- Theatrical release poster by Renato Casaro
- Directed by: Maurizio Ponzi
- Written by: Leo Benvenuti Piero De Bernardi Maurizio Ponzi
- Produced by: Mario & Vittorio Cecchi Gori
- Starring: Enrico Montesano Renato Pozzetto
- Cinematography: Sandro D'Eva
- Music by: Beppe Cantarelli
- Release date: February 12, 1987 (Italy);
- Country: Italy
- Language: Italian

= Noi uomini duri =

1987 film by Maurizio Ponzi

Noi uomini duri (lit. 'We tough men') is a 1987 Italian comedy film directed by Maurizio Ponzi.

==Plot ==
Mario (Enrico Montesano), a tram-driver, and Silvio (Renato Pozzetto), a banker, make friends in the group of participants in a survival training course. Among evidence of daring, unusual gimmicks to learn and little food, it's a terrible life.
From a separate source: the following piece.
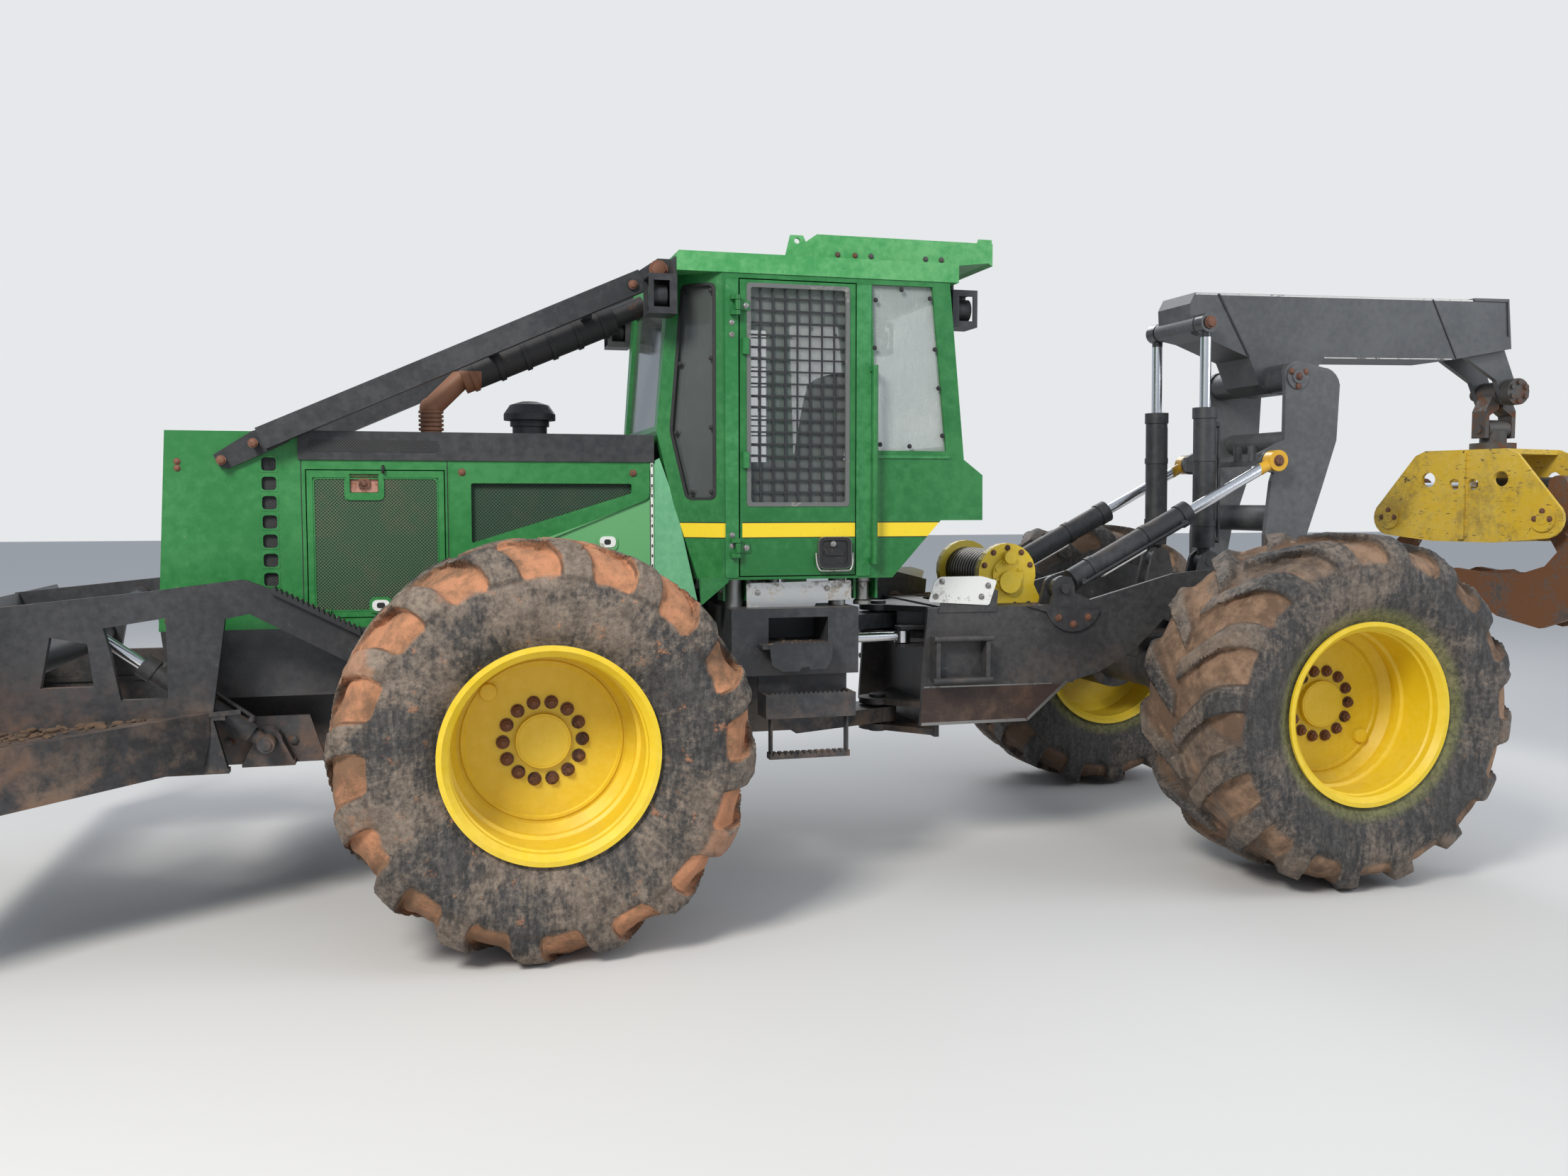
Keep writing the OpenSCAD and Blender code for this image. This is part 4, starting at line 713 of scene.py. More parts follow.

But at least there is, for Silvio, the spasm to Cora, the wife of a sort of Rambo, who wins all the various tests of the course.

== Cast ==
- Enrico Montesano: Mario Fortini
- Renato Pozzetto: Silvio
- Isabel Russinova: Cora
- Alessandra Mussolini: Adua
- Novello Novelli: Berno Berni Sr.
- Mariangela Giordano: Teresa
- Maria Pia Casilio: Ines

==Release==
Noi uomini duri was released theatrically in Italy on February 12, 1987 across several cities including Rome, Milan, Bologna, Turin, and Florence.